Obviously the crude oil stock is sufficient and should be bearish to crude price, but the flare-up of the Iranian nuclear issue in the wake of the IAEA’s report on Feb. 22 and the ensuing U.N. Security Council meeting on Feb. 26 will add a risk premium and provide a support for crude price.

Although the distillate stock showed a draw of 5.0 million barrels last week due to the cold weather, the draw is likely a delayed response to the cold weather in the past two weeks, as distillate stock showed only a draw of 3.1 million barrels the week before last week. The weather forecast calls for normal temperature in the U.S. Northeast for the remainder of Feb. and above-normal temperature in March. The moderation of the cold temperature will reverse the pattern of the very large draw of more than 4.7 million barrels per day in each of the last two weeks.
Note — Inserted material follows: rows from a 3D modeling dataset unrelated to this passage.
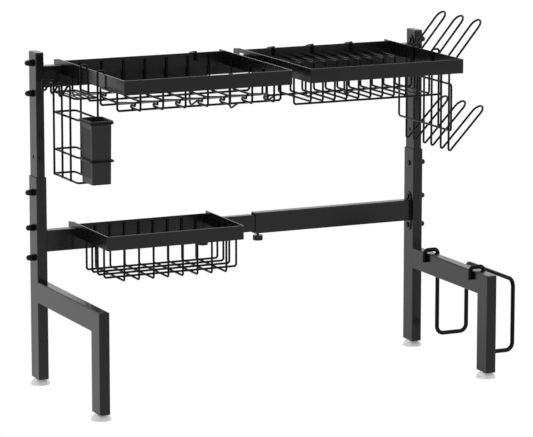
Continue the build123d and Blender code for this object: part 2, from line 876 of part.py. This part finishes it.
# trays
add("bowl_tray_frame", make_tray_frame(bowl_left, bowl_right, bowl_reach, bowl_rim))
add("bowl_tray_cross_wires", *make_bowl_wires(bowl_rim))
bowl_rail_places = [bowl_reach * share for share in bowl_rail_shares]
bowl_rail_levels = (bowl_rim - bowl_floor_drop - wire, bowl_rim - bowl_rail_end)
add("bowl_tray_rails", *make_rails(bowl_left, bowl_right, bowl_rail_places, *bowl_rail_levels))

add("plate_tray_frame", make_tray_frame(plate_left, plate_right, plate_reach, plate_rim))
add("plate_tray_cross_wires", *make_plate_wires(plate_rim))
plate_rail_places = (plate_trough_front - plate_rail_inset, plate_trough_back + plate_rail_back)
plate_rail_levels = (plate_rim - plate_floor_drop - wire, plate_rim - plate_rail_end)
add("plate_tray_rails", *make_rails(plate_left, plate_right, plate_rail_places, *plate_rail_levels))

add("sink_basket_frame", make_tray_frame(basket_left, basket_right, basket_reach, basket_rim))
add("sink_basket_cross_wires", *make_basket_wires(basket_rim))
basket_rail_places = [basket_reach * share for share in basket_rail_shares]
basket_rail_levels = (basket_rim - basket_floor_drop + wire, basket_rim - basket_rail_end)
basket_rails = make_rails(basket_left, basket_right, basket_rail_places, *basket_rail_levels)
add("sink_basket_rails", *basket_rails)

# S hooks: one rests on the link tube's back edge, the others on the trays' back walls
link_top = upper_bar_height + link_high / 2
link_back = post_middle_y + link_deep / 2
link_share = (link_back - hook_front) / (hook_back - hook_front)
link_seat = link_top + seat_gap + hook_fall * link_share
for number, x in enumerate(hook_places):
    seat_height = link_seat if number == hook_on_link else bowl_rim + hook_rise
    add("s_hook_" + str(number + 1), make_s_hook(x, seat_height))

# hang-on holders
add("side_holder_rings", *make_holder_rings())
add("side_holder_uprights", *make_holder_posts())
add("utensil_cup", make_cup())
add("cup_rack_ring", *make_rack_ring())
add("cup_rack_loops", *make_rack_loops())
add("board_rod", make_board_rod())

# put the origin under the middle of the rack and write every node
everything = Compound(children=[Compound(children=list(shapes)) for shapes in nodes.values()])
box = everything.bounding_box()
shift = Pos(-box.center().X, -box.center().Y, -box.min.Z)
print("shift", -box.center().X, -box.center().Y, -box.min.Z)
print("size", box.size)
os.makedirs("parts", exist_ok=True)
for name, shapes in nodes.items():
    moved = [shift * solid for shape in shapes for solid in shape.solids()]
    piece = moved[0] if len(moved) == 1 else Compound(children=moved)
    export_step(piece, "parts/" + name + ".step")
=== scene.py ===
import json
import math

import bmesh
import bpy
from mathutils import Matrix, Vector

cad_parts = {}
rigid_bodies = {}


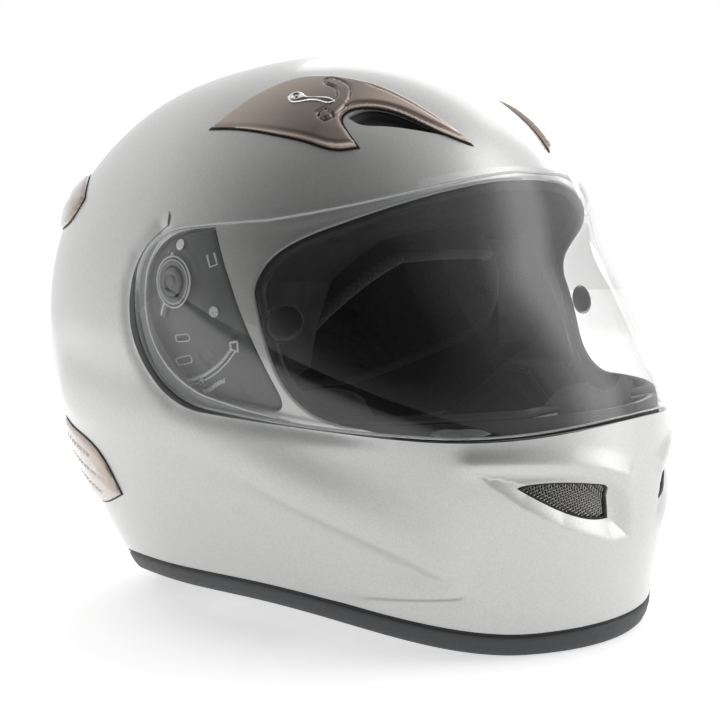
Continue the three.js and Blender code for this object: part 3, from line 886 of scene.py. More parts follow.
def bronze_paint():
    """Satin brown bronze with painted light: a painted highlight on the fin's front arm, painted shade at
    its barb, and paler again towards the helmet's back.
    """
    material, tree, shader = finish_of(
        "bronze_paint", (0.4, 0.33, 0.28), 0.3, 0.8, Coat_Weight=0.35, Coat_Roughness=0.1
    )
    split = add_node(tree, "SeparateXYZ", {"Vector": object_place(tree)})
    painted_light_share = add_node(tree, "MapRange", {
        "From Min": -0.112, "From Max": -0.015, "Value": split.outputs["Y"],
    })
    # Painted highlight and painted shade along the fin: palest at the front arm, darkest at the barb.
    color = ramp(tree, painted_light_share.outputs["Result"], [
        (0.0, (0.72, 0.60, 0.52)), (0.28, (0.52, 0.42, 0.36)), (0.45, (0.26, 0.21, 0.18)),
        (0.62, (0.36, 0.30, 0.26)), (1.0, (0.52, 0.44, 0.38)),
    ])
    grain = noise(tree, 1800, 2)
    mix = add_node(tree, "Mix", data_type="RGBA", blend_type="MULTIPLY")
    mix.inputs["Factor"].default_value = 0.25
    tree.links.new(color, mix.inputs["A"])
    tree.links.new(grain, mix.inputs["B"])
    tree.links.new(mix.outputs["Result"], shader.inputs["Base Color"])
    bumped(tree, shader, grain, 0.06, 0.0002)
    return material


def pale_bronze():
    """Tinted glossy plastic of the rear vents."""
    material, tree, shader = finish_of(
        "pale_bronze", (0.5, 0.42, 0.36), 0.22, 0.35, Coat_Weight=0.6, Coat_Roughness=0.06
    )
    color = ramp(tree, noise(tree, 26), [(0.3, (0.42, 0.35, 0.3)), (0.7, (0.6, 0.52, 0.46))])
    tree.links.new(color, shader.inputs["Base Color"])
    return material


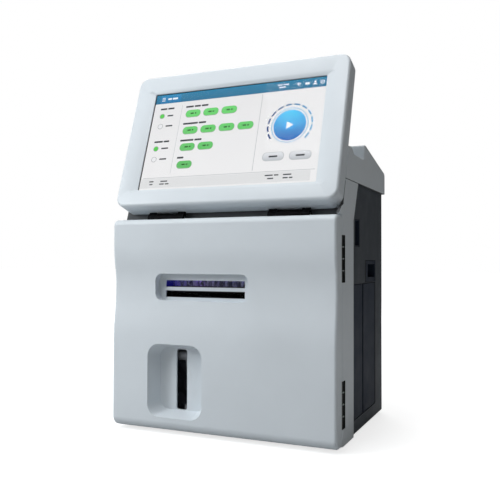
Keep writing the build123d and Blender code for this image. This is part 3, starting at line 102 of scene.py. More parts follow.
# ---- what the screen shows, from its top left corner -----------------------------------------
SCREEN_WIDTH, SCREEN_HEIGHT = 222.7, 130.4
SCREEN_BASE = 21.5  # lower edge of the lit area, up the head's face
SCREEN_TRIM = 0.2  # what the plates on it leave free of its width and height
INK = 0.04  # thickness of each layer
GROUND_THICK = INK - 0.01
WHOLE_RING = 359.9  # degrees; the ends stay just apart

BAR_HEIGHT = 12.6
TAB_CENTRE, TAB_SIZE, TAB_RADIUS = (21.0, 6.7), (29.0, 11.2), 1.2
MENU_ROWS, MENU_SIZE = ((11.0, 4.6), (11.0, 6.6), (11.0, 8.6)), (4.6, 0.8)
WAVE_FOOT, WAVE_RADII, WAVE_DOT = (189.2, 8.2), (1.2, 2.4, 3.6), (189.2, 8.0)
CELL_CENTRE, CELL_SIZE = (199.4, 6.4), (5.0, 2.8)
CELL_TIP_CENTRE, CELL_TIP_SIZE = (202.3, 6.4), (0.8, 1.4)
BUST_HEAD, BUST_BODY = (208.7, 5.0), (208.7, 9.0)
WHEEL_CENTRE = (217.6, 6.4)

PILL_COLUMNS = (56.3, 80.5, 104.8, 129.1)
PILL_ROWS = (30.2, 53.2, 75.6, 98.8)
PILLS_IN_ROW = (3, 4, 2, 1)
PILL_SIZE = (19.6, 9.4)
PILL_MARK_LEFT, PILL_MARKS, PILL_MARK_HEIGHT = -3.6, (4.6, 2.2), 1.9
RIM = 0.9  # how much wider and higher a rim is than its button
CORNER_SLACK = 0.05  # how far a button's corner radius stays under half its height

RADIO_X, RADIO_ROWS = 12.9, (30.4, 44.6, 75.3, 89.7)
RADIO_RING, RADIO_ON, RADIO_OFF = 3.6, 2.9, 3.0

LINES = (  # centre, size
    ((145.8, 63.6), (0.5, 98.0)),
    ((SCREEN_WIDTH / 2, 114.6), (SCREEN_WIDTH - 6, 0.5)),
    ((39.4, 63.6), (0.35, 92.0)),
)
GREY_BUTTONS, GREY_SIZE = ((168.9, 96.3), (200.9, 96.7)), (25.0, 9.8)
STATUS_CENTRE, STATUS_SIZE, STATUS_RADIUS = (107.5, 121.6), (215.0, 12.4), 0.8

BUTTON_CENTRE, BUTTON_RADIUS = (184.1, 58.1), 19.4
BUTTON_TOP = (BUTTON_CENTRE[1] - BUTTON_RADIUS) / SCREEN_HEIGHT
BUTTON_FOOT = (BUTTON_CENTRE[1] + BUTTON_RADIUS) / SCREEN_HEIGHT
HALO_RADIUS, HALO_WIDTH = BUTTON_RADIUS + 2.2, 1.1
GLOSS_RISE, GLOSS_RADIUS = 6.2, BUTTON_RADIUS * 0.62
START_MARK_RADIUS, START_MARK_SHIFT = 5.6, -1.0
DASH_RADIUS, DASH_WIDTH, DASH_SWEEP = 26.4, 2.0, 16.0
DASH_COUNT, DASH_FIRST, DASH_LAST = 12, 34.0, -209.0

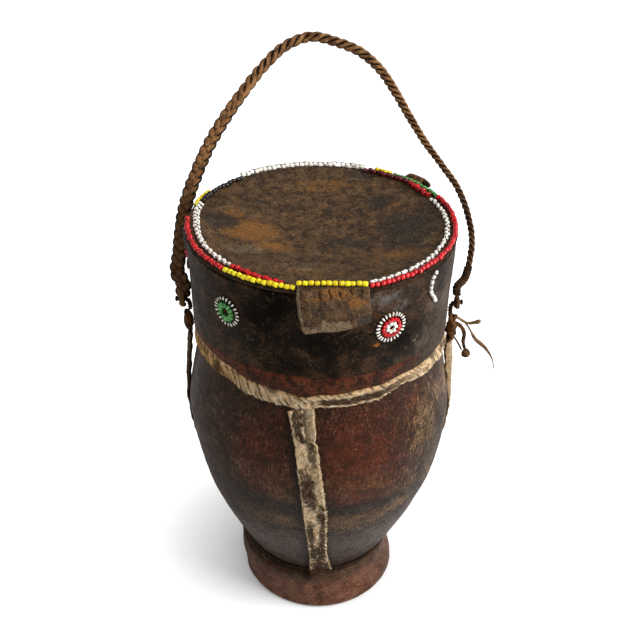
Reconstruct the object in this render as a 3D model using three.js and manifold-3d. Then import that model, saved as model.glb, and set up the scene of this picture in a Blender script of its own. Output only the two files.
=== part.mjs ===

The draw of 3.0 million barrels of gasoline stock is mainly due to the drop of the refinery turnaround to 85.2%. However, the refinery turnaround will likely recover significantly next week, as the “crack spread” is $14.41, the highest since last August, based on today’s closing futures prices and will provide incentives to refineries to accelerate their maintenance.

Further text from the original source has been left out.